__STATED GOAL__.
Copy down all of the data underneath, exactly as shown.

__DATA SHOWN__.
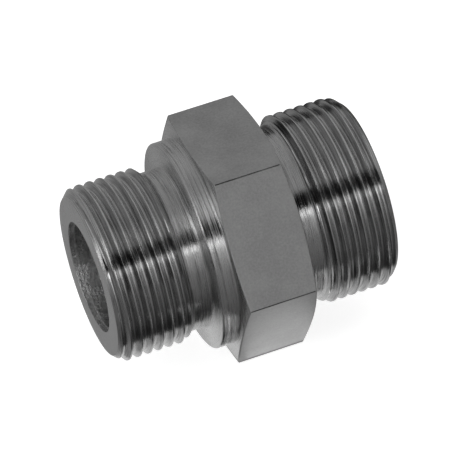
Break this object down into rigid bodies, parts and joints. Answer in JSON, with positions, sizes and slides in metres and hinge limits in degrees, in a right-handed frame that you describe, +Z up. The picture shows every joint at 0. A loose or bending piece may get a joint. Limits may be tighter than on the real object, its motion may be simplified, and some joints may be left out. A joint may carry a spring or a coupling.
{
  "type": "hydraulic fitting",
  "caption": "Straight male stud coupling for hydraulic tube: turned steel body with a stud thread, a shoulder collar, a hexagon and a union-nut thread over a cone seat.",
  "frame": {"origin": "on the axis of the bore, in the shoulder face of the collar that seals against the port", "axes": "+X along the axis towards the tube end, +Z up with one flat of the hexagon facing down"},
  "size_m": [0.0537, 0.0474, 0.041],
  "materials": {
    "steel": "turned and milled steel, fine tool lines, no coating"
  },
  "bodies": {
    "root": {"fitting_body": "steel"}
  },
  "joints": []
}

__RESPONSE TO THE TASK__.
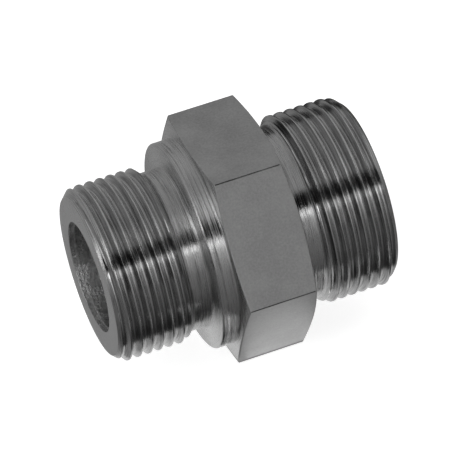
Break this object down into rigid bodies, parts and joints. Answer in JSON, with positions, sizes and slides in metres and hinge limits in degrees, in a right-handed frame that you describe, +Z up. The picture shows every joint at 0. A loose or bending piece may get a joint. Limits may be tighter than on the real object, its motion may be simplified, and some joints may be left out. A joint may carry a spring or a coupling.
{
  "type": "hydraulic fitting",
  "caption": "Straight male stud coupling for hydraulic tube: turned steel body with a stud thread, a shoulder collar, a hexagon and a union-nut thread over a cone seat.",
  "frame": {"origin": "on the axis of the bore, in the shoulder face of the collar that seals against the port", "axes": "+X along the axis towards the tube end, +Z up with one flat of the hexagon facing down"},
  "size_m": [0.0537, 0.0474, 0.041],
  "materials": {
    "steel": "turned and milled steel, fine tool lines, no coating"
  },
  "bodies": {
    "root": {"fitting_body": "steel"}
  },
  "joints": []
}